My urban futures
Decolonized greenspaces, hackable smart cities, global environmental justice, kinship with other beings.
Dr. Jill Didur’s current research and research creation in the area of urban environmental humanities is linked to her SSHRC Insight Grant, Greening Narrative: Locative Media in Globalized Environments ($389 000, 2014-2021). This project investigates the affordances of locative media for environmental storytelling in urban greenspaces, and includes the creation of site-specific locative media projects exploring the history of colonialism, environmental conservation, and climate change, such as the Alpine Garden MisGuide/ le Jardin alpin autrement locative app installed at the Jardin botanique de Montréal (Apple iTunes 2015) and the Global Urban Wilds app at Montreal’s Champ des Possibles (in progress).
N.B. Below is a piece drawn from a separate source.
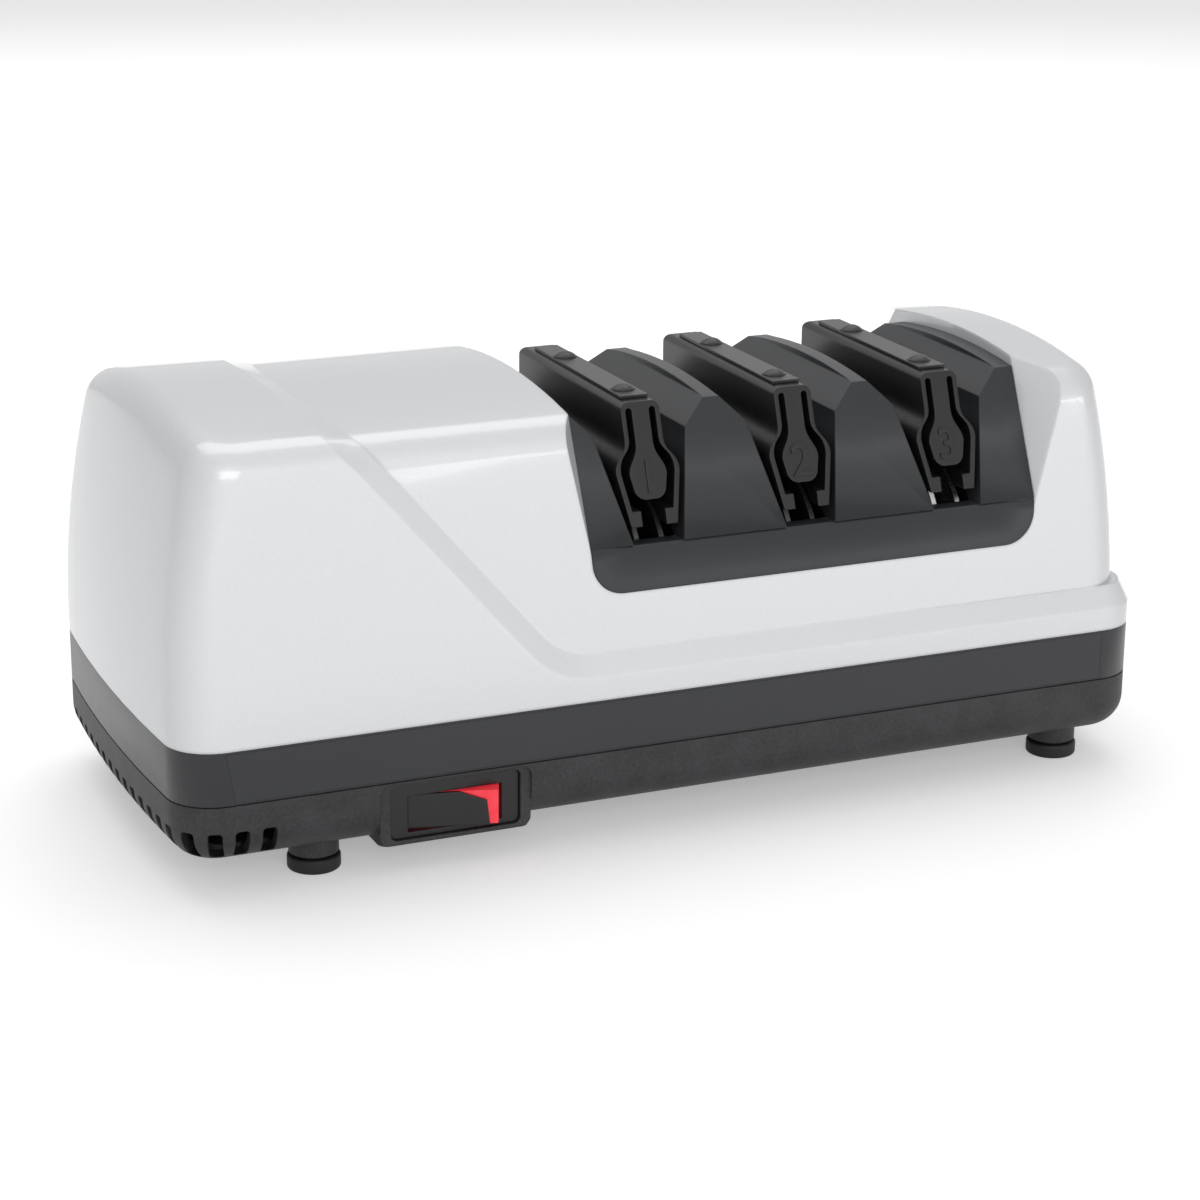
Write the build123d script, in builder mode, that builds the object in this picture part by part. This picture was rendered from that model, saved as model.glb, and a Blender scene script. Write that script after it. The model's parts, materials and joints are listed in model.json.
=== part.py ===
from build123d import *
import os
from math import atan2, cos, degrees, radians, sin, tan

os.makedirs("parts", exist_ok=True)

# ---------------------------------------------------------------------------
# Electric three-stage knife sharpener.  Millimetres, +X along the machine
# (motor end at -X), +Y to the back, +Z up.  The origin is on the table under
# the middle of the machine.
# ---------------------------------------------------------------------------

# Overall envelope
length = 254.0
depth = 108.0
height = 108.0

# Levels above the table
base_floor_z = 8.4
band_low_z = 22.9
band_high_z = 36.0

# Plan outline of the casing
left_bow = 2.6
right_bow = 2.1
corner_round = 11.5
top_round = 8.5
wall = 2.5

# How the casing walls lean in above the band
front_draft = 3.8
end_curve = 0.0022
end_curve_start_z = 44.0

# Crease: the raised shell steps down to a slimmer shell
crease_step = 2.6
crease_end_step = 3.8
crease_top_step = 2.0
crease_wall_cut = 2.6
crease_slope = 5.4
crease_z = 47.0
crease_corner_x = -length / 2 + 95.2
crease_angle = 49.5
crease_corner_round = 16.0
crease_leg_top_z = height - 7.5
crease_top_x = -length / 2 + 42.0
crease_bend_round = 9.0

# Arched tops (highest line lies a little in front of the middle)
arch_radius = 205.0
arch_y = -5.0
cap_top_z = height - 2.6

# Notch that holds the sharpening module
module_x = 35.15
notch_half = 59.3
notch_low_z = 60.4
notch_ref_z = 71.2
notch_left_lean = 5.2
notch_right_lean = 2.2
notch_round = 8.0
bevel_low_z = 70.2
bevel_high_z = 101.0
hump_bevel_run = (-3.7, -5.0)
cap_bevel_run = (7.4, -13.7)
cap_back_run = (11.4, 19.6)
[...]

She is also the leader of the inter-university research team, After the Anthropocene: Environmental Humanities in a Global Context (Concordia, McGill, UdeM, ULaval). This team of nine interdisciplinary researchers pursues humanities based approaches to the problem of environmental justice and the political, social, and economic inequalities that underpin the effects of anthropogenic climate change related to the history of globalization, colonialism, capitalism and militarism. Didur is Professor and Graduate Program Director, Department of English, a founding member of the Urban Futures Institute, the Milieux Institute for Art, Culture and Technology, and a Research Fellow at the Loyola Sustainability Research Centre.